There are 3 different Tables and he wants it like this (XML view)
<Table 1 Col1=".." Col2="..">
<Table 2 Col1="...">
<Table3 Col1=".." Col2="" Col3=".." Col4="..." />
<Table3 Col1=".." Col2="" Col3=".." Col4="..." />
<Table3 Col1=".." Col2="" Col3=".." Col4="..." />
</Table2>
<Table1>
<Table1>....</Table>
</Table>
</Table2>
<Table1 Col1="xxx" Col2="xxx">
...
The tags are each for my table names. How do I write the code to export this?
Other questions on StackOverflow are mainly focused on exporting a single table, so I hope that this question will also help others trying to export multiple tables.
解决方案 You have three levels of nested tables.
Sample data:
CREATE TABLE a(
a_id integer primary key,
name text
);
CREATE TABLE b(
b_id integer primary key,
a_id integer references a(a_id),
val text
);
CREATE TABLE c(
c_id serial primary key,
b_id integer references b(b_id),
blah text
);
INSERT INTO a(a_id, name) VALUES (1, 'fred'),(2, 'bert');
INSERT INTO b(b_id, a_id, val) VALUES
(11, 1, 'x'), (12, 1, 'y'), (21, 2, 'a'), (22, 2, 'b');
INSERT INTO c(b_id, blah) VALUES
(11, 'whatever'), (11, 'gah'), (12, 'borkbork'), (22, 'fuzz');
Method 1: Do a left join, handle XML in the client
The simplest way to handle this is to do a left join over all three tables, ordered from outermost to innermost. Then you iterate down the result set, closing one element and opening another whenever the subject at that level changes.
select *
from a left join b on (a.a_id = b.a_id)
left join c on (b.b_id = c.b_id)
order by a.a_id, b.b_id, c.c_id;
then loop over the rows returned, and for each row, pseudocode:
cur_row = get_new_row()
if (cur_row[b_id] != prev_row[b_id]) {
emit_close_tableb();
}
if (cur_row[a_id] != prev_row[a_id]) {
emit_close_tablea();
emit_open_tablea(cur_row);
}
if (cur_row[b_id] != prev_row[b_id]) {
emit_open_tableb(cur_row);
}
emit_tablec(cur_row);
prev_row = cur_row;
To write the XML you'd use something like XMLWriter. To read the query data you can use something like PDO or whatever driver you prefer. If the data set is large consider using a cursor to read the data.
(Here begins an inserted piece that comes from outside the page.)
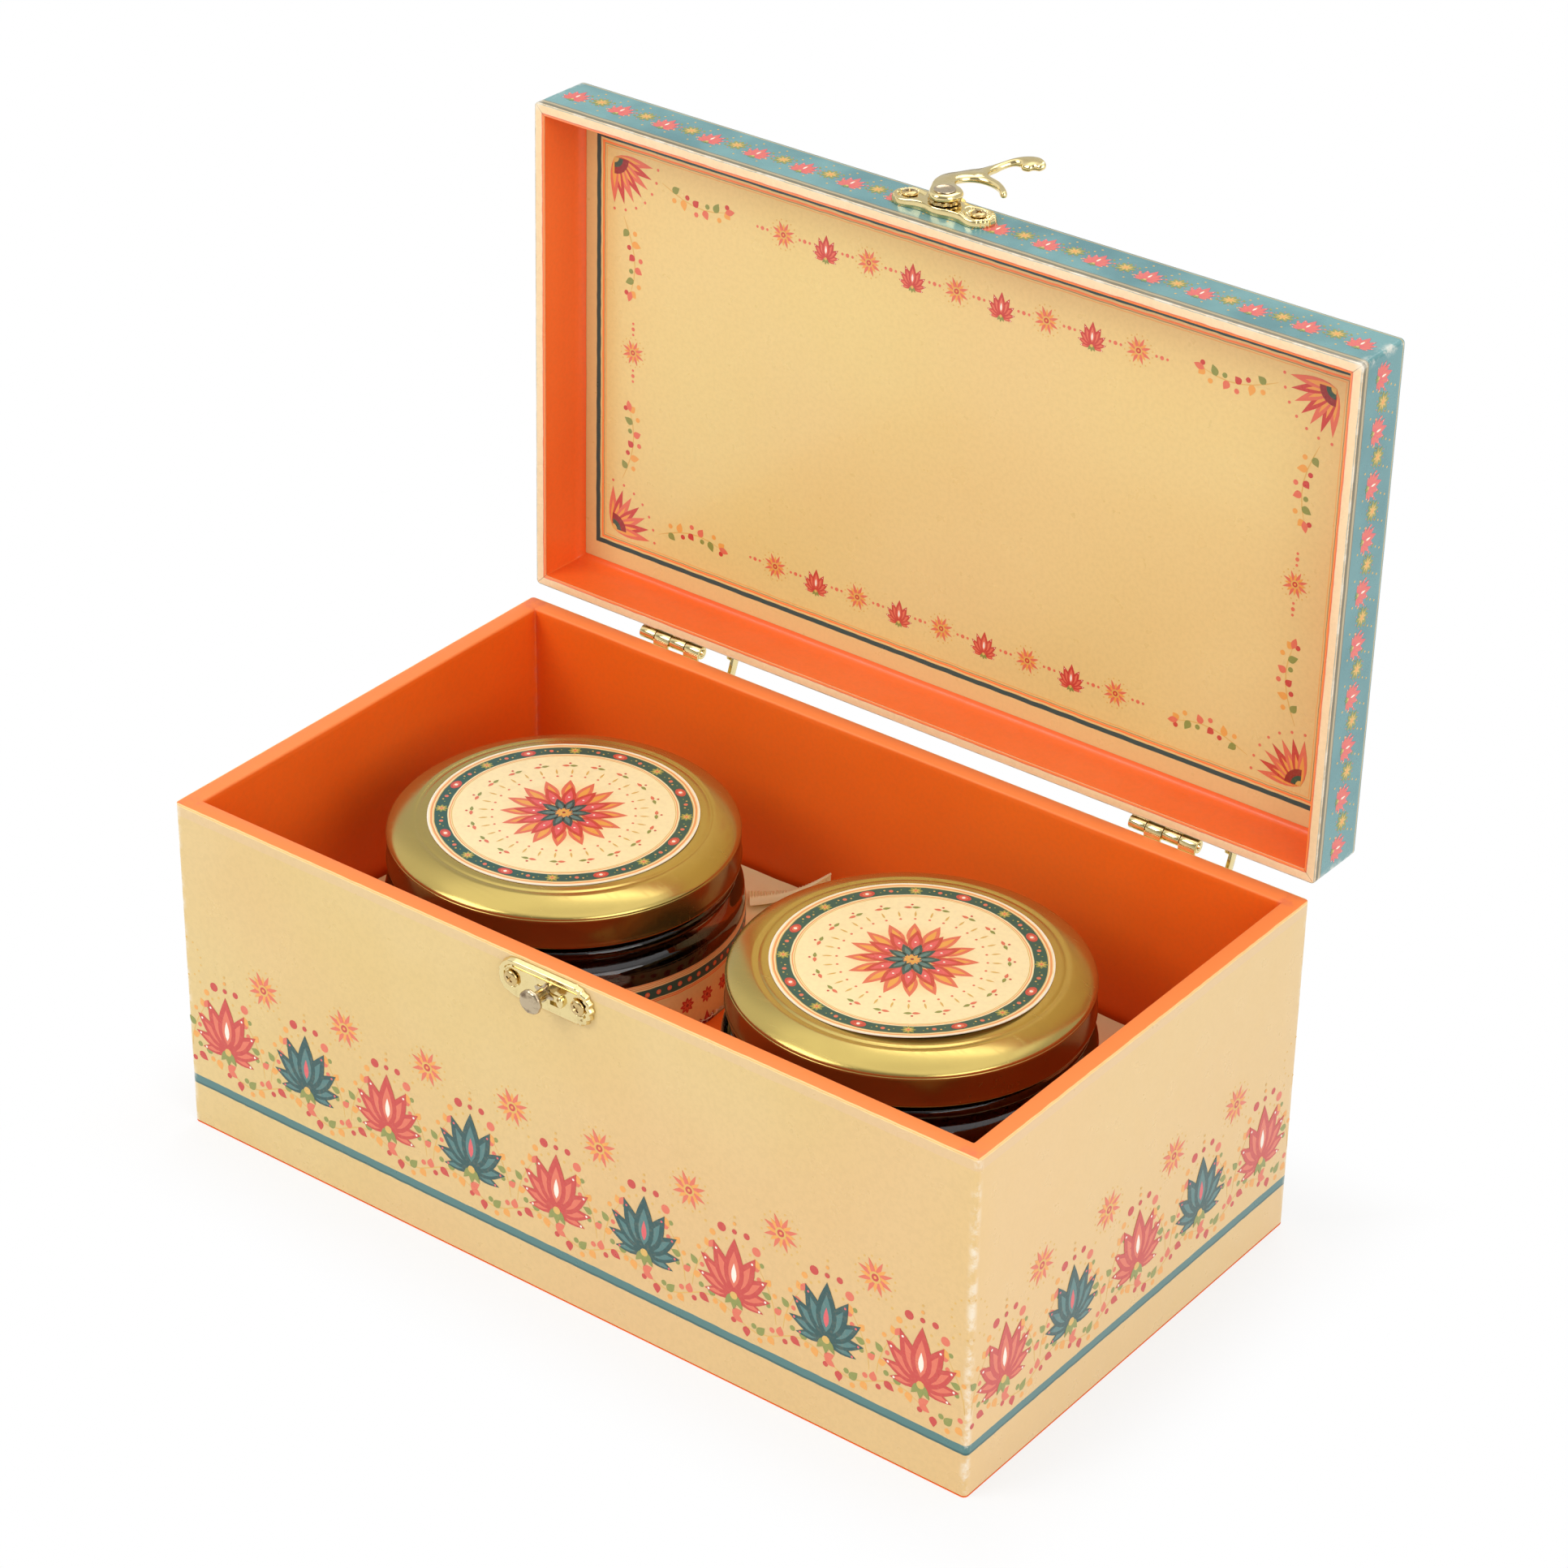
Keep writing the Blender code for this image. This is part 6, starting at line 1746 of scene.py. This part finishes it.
def makeCardPrint():
    place = lidPlace @ facing((0, lid["middleY"], cardBorder["z"]), (1, 0, 0), (0, -1, 0))
    halfX, halfY, gap, pitch = (cardBorder[key] for key in ("halfX", "halfY", "gap", "pitch"))
    parts = printFans(halfX, halfY, cardBorder["reach"], cardBorder["inset"], place)
    size, drop = cardBorder["flower"], -cardBorder["drop"]
    small = motif("chainLotus", moved(lotusMarks(size, "red", "coral", "white"), 0, drop))
    other = motif("chainTealLotus", moved(lotusMarks(size, "darkGreen", "teal", "rose"), 0, drop))
    star = motif("chainStar", starMarks(cardBorder["star"]))
    beads = motif("beads", dotMarks(cardBorder["beads"]))
    for x, y, turn, count, flower in (
        (0, gap - halfY, 0, 9, small),
        (0, halfY - gap, 0, 9, small),
        (gap - halfX, 0, 90, 1, other),
        (halfX - gap, 0, 90, 1, other),
    ):
        spin = Matrix.Rotation(math.radians(turn), 4, "Z")
        across = place @ Matrix.Translation((x * mm, y * mm, 0)) @ spin
        parts.append(printRow(star, flower, count, pitch, across))
        parts.append(printRow(beads, beads, count + 1, pitch, across))
    finishPrint("card_print", parts, "lid", [small, other, star, beads])


lidBand = {"counts": (33, 19), "ends": 5.0, "flower": 7.6, "rosette": 6.4, "fan": 20.0, "fanInset": 13.5}


def makeLidPrint():
    # Sides: red lotus and yellow rosettes by turns; top: corner fans and a round centre
    flower = motif("sideLotus", moved(lotusMarks(lidBand["flower"], "rose", "coral", "white"), 0, 6.6))
    rosette = rosetteMarks(lidBand["rosette"], 8, "leafGreen", "gold", "amber")
    star = motif("sideRosette", moved(rosette, 0, 9.4))
    beads = dotMarks([(x, y, 0.3, 6, "gold") for x, y in ((0, 7.0), (0, 12.4), (-0.9, 4.6), (0.9, 14.2))])
    beads += [(dot(0.3, 9.6, 0.36, 7), "coral"), (leaf(-0.4, 10.6, -40, 1.3, 0.6, 5), "leafGreen")]
    between = motif("sideBeads", beads + [(leaf(0.4, 8.6, 140, 1.3, 0.6, 5), "leafGreen")])
    parts = []
    for side, count, pitch in fourSides(lid, lid["middleY"], lidBand["counts"], lidBand["ends"]):
        parts.append(printRow(flower, star, count, pitch, lidPlace @ side))
        parts.append(printRow(between, between, count - 1, pitch, lidPlace @ side))
    top = lidPlace @ facing((0, lid["middleY"], lid["topZ"]), (1, 0, 0), (0, 1, 0))
    parts += printFans(lid["halfX"], lid["halfY"], lidBand["fan"], lidBand["fanInset"], top)
    petal = motif("topPetal", [(leaf(0, -8, 0, 16, 6.4, 7), "red"), (leaf(0, -6, 0, 12, 3.4, 6), "amber")])
    thin = motif("topLeaf", [(leaf(0, -5, 0, 11, 2.4, 6), "deepTeal"), (dot(0, 8, 0.8, 8), "coral")])
    parts += [printRing(petal, 12, 14, 0, top), printRing(thin, 12, 19, 15, top)]
    parts.append(printOne(rosetteMarks(15, 12, "amber", "coral", "deepRed"), top))
    finishPrint("lid_print", parts, "lid", [flower, star, between, petal, thin])


# The round print on a cap: each ring is (marks, count, radius, turn), the band's three rings first
capBand = sum(labels["green"]) / 2
ovalMarks = [(dot(0, 0, 1.9, 16, 0.66), "red"), (dot(0, 0, 1.15, 14, 0.6), "coral")]
ovalMarks += [(dot(0, 0, 0.45, 8), "white")]
beadRow = [(0, 0, 0.55, 8, "coral"), (-1.5, 0.4, 0.26, 8, "gold"), (1.5, -0.4, 0.26, 8, "gold")]
beadRow += [(-2.5, -0.3, 0.2, 8, "leafGreen"), (2.5, 0.3, 0.2, 8, "leafGreen")]
outerPetal = [(leaf(0, -5.2, 0, 9.4, 3.5, 7), "coral"), (leaf(0, -4.2, 0, 6.4, 1.7, 6), "amber")]
redPetal = [(leaf(0, -4.6, 0, 9.0, 3.6, 7), "red"), (leaf(0, -3.6, 0, 6.2, 1.9, 6), "rose")]
redPetal += [(dot(0, -0.6, 0.3, 6), "white")]
tealPetal = [(leaf(0, -3.0, 0, 5.4, 2.4, 6), "deepTeal"), (leaf(0, -2.6, 0, 3.6, 1.1, 5), "teal")]
sparkMarks = [(dot(0, 0, 0.34, 7), "coral"), (leaf(0, 1.0, 0, 2.4, 0.5, 5), "gold")]
sprigMarks = [(leaf(0, 0, 90, 2.0, 0.9, 5), "leafGreen"), (leaf(0, 0, -90, 2.0, 0.9, 5), "coral")]
sprigMarks += [(dot(0, 1.2, 0.34, 6), "red")]
capBandRings = [
    (ovalMarks, 8, capBand, 12),
    (rosetteMarks(4.2, 8, "leafGreen", "gold", "coral", False), 8, capBand, 34.5),
    (dotMarks(beadRow), 16, capBand, 23.25),
]
capRings = [
    (outerPetal, 16, 11.4, 11.25),
    (redPetal, 12, 8.0, 0),
    (tealPetal, 10, 4.4, 0),
    (sparkMarks, 32, 17.4, 0),
    (sprigMarks, 20, 22.4, 0),
]
capInk = {"layer": 0.008, "heart": 0.05}


def makeCapPrint(number):
    # In the green band, red ovals and gold rosettes by turns; in the middle a round lotus
    place = jarPlace(number, jars["capSeat"] + cap["panel"] + capLabel["glue"] + capLabel["thickness"])
    lifts = [0.0] * len(capBandRings) + [capInk["layer"] * order for order in range(len(capRings))]
    parts = []
    for (marks, count, radius, turn), lift in zip(capBandRings + capRings, lifts):
        one = motif("capMark", marks)
        parts.append(printRing(one, count, radius, turn, Matrix.Translation((0, 0, lift * mm)) @ place))
        discard(one)
    heart = Matrix.Translation((0, 0, capInk["heart"] * mm)) @ place
    parts.append(printOne(rosetteMarks(5.0, 8, "amber", "gold", "deepRed"), heart))
    piece = joinAll(f"cap_{number}_print", parts)
    followCurl(piece, number)
    settle(piece, f"cap_{number}", angle=None)


def followCurl(piece, number):
    # Ink goes up with the label where its edge has lifted
    centre = jarPlace(number).translation
    for point in piece.data.vertices:
        away = (point.co - centre) / mm
        point.co.z += curlAt(number, away.x, away.y) * mm


# Heights below the label's upper edge
sleeveBand = {
    "eyes": [(0, -3.2, 0.7, 8, "coral"), (0, -3.2, 0.28, 6, "gold"), (0, -41.9, 0.8, 8, "red")],
    "small": 10.5, "lotus": 22, "rosette": 18, "sprig": 37, "counts": (20, 90, 40, 30),
}


def makeSleevePrint(number):
    # A band of flowers bent round the jar's label
    radius, base = labels["reach"], labels["high"]
    ringLength = 2 * math.pi * radius
    large, *counts = sleeveBand["counts"]
    eyes = dotMarks([(x, base + y, *rest) for x, y, *rest in sleeveBand["eyes"]])
    small = rosetteMarks(5.4, 8, "red", "coral", "deepRed", False)
    small = moved(small, 0, base - sleeveBand["small"])
    lotus = lotusMarks(9.5, "red", "coral", "white")
    flower = motif("sleeveLotus", moved(lotus, 0, base - sleeveBand["lotus"]))
    rosette = rosetteMarks(8.5, 10, "amber", "gold", "red")
    other = motif("sleeveRosette", moved(rosette, 0, base - sleeveBand["rosette"]))
    parts = [printRow(flower, other, large, ringLength / large, Matrix(), 0)]
    discard(flower, other)
    sprig = vineMarks(curling(-3.0, base - sleeveBand["sprig"], 5.0, 8.0, 1.6))
    for marks, count in zip((eyes, small, sprig), counts):
        one = motif("sleeveMark", marks)
        parts.append(printRow(one, one, count, ringLength / count, Matrix(), 0))
        discard(one)
    piece = joinAll(f"jar_{number}_print", parts)
    for point in piece.data.vertices:
        angle = point.co.x / (radius * mm)
        reach = radius * mm + point.co.z
        point.co = Vector((reach * math.cos(angle), reach * math.sin(angle), point.co.y))
    settle(placed(piece, jarPlace(number)), f"jar_{number}", angle=None)


def dress():
    # Materials for the CAD nodes that are shown as they are
    kept = {
        "board": [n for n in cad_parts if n.endswith("_board") or n.endswith("_rail")],
        "orange": ["floor_lining", "base_paper", "insert_card"],
        "card": ["lid_card"],
        "seal": ["jar_1_gasket", "jar_2_gasket"],
        "brass": ["hinge_left_pin", "hinge_right_pin"],
    }
    for material, nodes in kept.items():
        for node in nodes:
            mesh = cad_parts[node].data
            mesh.materials.clear()
            mesh.materials.append(materials[material])


makeBoxPapers()
makeLidPapers()
makeSatin()
makeGathers()
for number in (1, 2):
    makeJar(number)
    makeCap(number)
print("jars made")
makeLatch()
makeCatch()
for side in ("left", "right"):
    for part, body in (("box_leaf", "box"), ("lid_leaf", "lid"), ("stay", f"stay_{side}")):
        polished(f"hinge_{side}_{part}", f"{side}_{part}", body)
makeScrews()
makeFray()
makeWallPrint()
makeCardPrint()
makeLidPrint()
for number in (1, 2):
    makeCapPrint(number)
    makeSleevePrint(number)
dress()
print("prints and CAD finishes done")


# Studio
studio = {"floor": 3.0, "foot": (0.117, 0.066), "near": 0.035, "lift": 0.72, "paper": 0.86, "world": 0.72}


def makeFloor():
    mesh = bpy.data.meshes.new("studioFloor")
    reach = studio["floor"]
    corners = [(-reach, -reach, 0), (reach, -reach, 0), (reach, reach, 0), (-reach, reach, 0)]
    mesh.from_pydata(corners, [], [(0, 1, 2, 3)])
    floor = newObject("studioFloor", mesh)
    material = bpy.data.materials.new("studioFloor")
    material.use_nodes = True
    tree = material.node_tree
    tree.nodes.clear()
    x, y, z = split(tree, coordinates(tree))
    halfX, halfY = studio["foot"]
    awayX, awayY = minus(tree, unsigned(tree, x), halfX), minus(tree, unsigned(tree, y), halfY)
    away = larger(tree, awayX, awayY)
    # Plain light, with a little shaded paper mixed in close to the box
    blank = remap(tree, away, 0.0, studio["near"], studio["lift"], 1.0)
    path = put(tree, "ShaderNodeLightPath").outputs
    seen = larger(tree, path["Is Glossy Ray"], path["Is Transmission Ray"])
    seen = larger(tree, path["Is Camera Ray"], seen)
    paper = get(tree, "ShaderNodeBsdfDiffuse", {"Color": (*[studio["paper"]] * 3, 1)})
    glow = get(tree, "ShaderNodeEmission", {"Color": (1, 1, 1, 1), "Strength": 1.0})
    mixed = get(tree, "ShaderNodeMixShader", {0: times(tree, blank, seen), 1: paper, 2: glow})
    put(tree, "ShaderNodeOutputMaterial", {"Surface": mixed})
    mesh.materials.append(material)


def makeWorld():
    world = bpy.data.worlds.new("studio")
    bpy.context.scene.world = world
    world.use_nodes = True
    tree = world.node_tree
    tree.nodes.clear()
    path = put(tree, "ShaderNodeLightPath").outputs
    seen = larger(tree, path["Is Camera Ray"], path["Is Transmission Ray"])
    # The studio is white all round; what metal mirrors is darker on the camera's side and low at the
    # back, with a bright soft box overhead
    x, y, z = split(tree, put(tree, "ShaderNodeTexCoord").outputs["Generated"])
    front = times(tree, remap(tree, y, -0.15, -0.7), remap(tree, z, -0.1, 0.35))
    back = times(tree, remap(tree, y, 0.1, 0.45), remap(tree, z, 0.66, 0.8, 1.0, 0.0))
    overhead = times(tree, remap(tree, z, 0.74, 0.84), remap(tree, z, 0.95, 0.99, 1.0, 0.6))
    mirrored = 1.0
    for mask, level in ((front, 0.3), (back, 0.66), (overhead, 1.6)):
        mirrored = times(tree, mirrored, remap(tree, mask, 0.0, 1.0, 1.0, level))
    strength = larger(tree, times(tree, path["Is Glossy Ray"], mirrored), seen)
    plain = minus(tree, 1.0, larger(tree, path["Is Glossy Ray"], seen))
    strength = calc(tree, "MULTIPLY_ADD", plain, studio["world"], strength)
    sky = get(tree, "ShaderNodeBackground", {"Color": (1, 1, 1, 1), "Strength": strength})
    put(tree, "ShaderNodeOutputWorld", {"Surface": sky})


lamps = {
    "key": {"from": (-0.75, -1.1, 1.25), "size": 0.9, "watts": 11.5},
    "fill": {"from": (1.3, -0.45, 0.75), "size": 0.9, "watts": 7.0},
    "back": {"from": (-0.2, 0.9, 1.3), "size": 0.8, "watts": 4.0},
}


lampAim = (0, 0, 0.08)


def makeLamps():
    aim = Vector(lampAim)
    for name, facts in lamps.items():
        light = bpy.data.lights.new(name, "AREA")
        light.shape = "SQUARE"
        light.size = facts["size"]
        light.energy = facts["watts"]
        lamp = newObject(name, light)
        lamp.location = facts["from"]
        lamp.rotation_euler = (aim - lamp.location).to_track_quat("-Z", "Y").to_euler()


camera = {
    "azimuth": 37.076, "elevation": 30.823, "roll": 0.830, "distance": 1.1198, "right": 0.0129,
    "up": 0.09461, "lens": 104.906, "sensor": 36.0, "clip": (0.05, 20.0),
}


def makeCamera():
    azimuth, elevation = math.radians(camera["azimuth"]), math.radians(camera["elevation"])
    roll = math.radians(camera["roll"])
    level = math.cos(elevation)
    back = Vector((math.sin(azimuth) * level, -math.cos(azimuth) * level, math.sin(elevation)))
    right = Vector((0, 0, 1)).cross(back).normalized()
    up = back.cross(right)
    rolledRight = right * math.cos(roll) + up * math.sin(roll)
    rolledUp = up * math.cos(roll) - right * math.sin(roll)
    data = bpy.data.cameras.new("photoCamera")
    data.lens = camera["lens"]
    data.sensor_width = camera["sensor"]
    data.clip_start, data.clip_end = camera["clip"]
    made = newObject("photoCamera", data)
    turn = Matrix((rolledRight, rolledUp, back)).transposed().to_4x4()
    place = back * camera["distance"] + rolledRight * camera["right"] + rolledUp * camera["up"]
    made.matrix_world = Matrix.Translation(place) @ turn
    bpy.context.scene.camera = made


makeFloor()
makeWorld()
makeLamps()
makeCamera()
bpy.context.scene.view_settings.view_transform = "Standard"
print("studio made")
This works well, but it transfers a lot of excess data, since you transfer n copies of the outer table's data for each n rows of the inner table associated with it.
To reduce the excess data exchanged you can select only the IDs for the outer tables
select a.a_id, b.b_id, c.*
from a left join b on (a.a_id = b.a_id)
left join c on (b.b_id = c.b_id)
order by a.a_id, b.b_id, c.c_id;
... then when you switch to a new tablea / tableb, SELECT the rest of its rows then. You'll probably use a second connection to do this so you don't distrupt the result set and cursor state on the main connection you're reading rows from.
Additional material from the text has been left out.